→ THE TASK
Output the lines that follow exactly as they are.

*** INFORMATION SHOWN ***

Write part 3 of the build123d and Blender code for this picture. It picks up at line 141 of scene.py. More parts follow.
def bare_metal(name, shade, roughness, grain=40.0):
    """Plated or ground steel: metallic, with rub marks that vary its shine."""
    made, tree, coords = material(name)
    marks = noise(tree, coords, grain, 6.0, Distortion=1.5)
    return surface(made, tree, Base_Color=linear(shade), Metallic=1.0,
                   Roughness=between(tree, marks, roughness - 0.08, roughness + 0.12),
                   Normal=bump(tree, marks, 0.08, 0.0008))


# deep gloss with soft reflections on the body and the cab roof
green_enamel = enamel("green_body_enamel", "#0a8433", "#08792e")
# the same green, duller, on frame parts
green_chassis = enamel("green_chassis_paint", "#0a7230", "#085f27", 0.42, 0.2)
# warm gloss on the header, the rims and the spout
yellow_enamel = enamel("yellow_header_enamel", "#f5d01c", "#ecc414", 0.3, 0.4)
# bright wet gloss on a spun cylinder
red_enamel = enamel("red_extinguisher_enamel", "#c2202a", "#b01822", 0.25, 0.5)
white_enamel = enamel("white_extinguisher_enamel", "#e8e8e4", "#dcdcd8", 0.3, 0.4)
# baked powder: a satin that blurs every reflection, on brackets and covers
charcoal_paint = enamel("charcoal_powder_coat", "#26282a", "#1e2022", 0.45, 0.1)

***

→ WRITTEN REPLY
Write part 3 of the build123d and Blender code for this picture. It picks up at line 141 of scene.py. More parts follow.
def bare_metal(name, shade, roughness, grain=40.0):
    """Plated or ground steel: metallic, with rub marks that vary its shine."""
    made, tree, coords = material(name)
    marks = noise(tree, coords, grain, 6.0, Distortion=1.5)
    return surface(made, tree, Base_Color=linear(shade), Metallic=1.0,
                   Roughness=between(tree, marks, roughness - 0.08, roughness + 0.12),
                   Normal=bump(tree, marks, 0.08, 0.0008))


# deep gloss with soft reflections on the body and the cab roof
green_enamel = enamel("green_body_enamel", "#0a8433", "#08792e")
# the same green, duller, on frame parts
green_chassis = enamel("green_chassis_paint", "#0a7230", "#085f27", 0.42, 0.2)
# warm gloss on the header, the rims and the spout
yellow_enamel = enamel("yellow_header_enamel", "#f5d01c", "#ecc414", 0.3, 0.4)
# bright wet gloss on a spun cylinder
red_enamel = enamel("red_extinguisher_enamel", "#c2202a", "#b01822", 0.25, 0.5)
white_enamel = enamel("white_extinguisher_enamel", "#e8e8e4", "#dcdcd8", 0.3, 0.4)
# baked powder: a satin that blurs every reflection, on brackets and covers
charcoal_paint = enamel("charcoal_powder_coat", "#26282a", "#1e2022", 0.45, 0.1)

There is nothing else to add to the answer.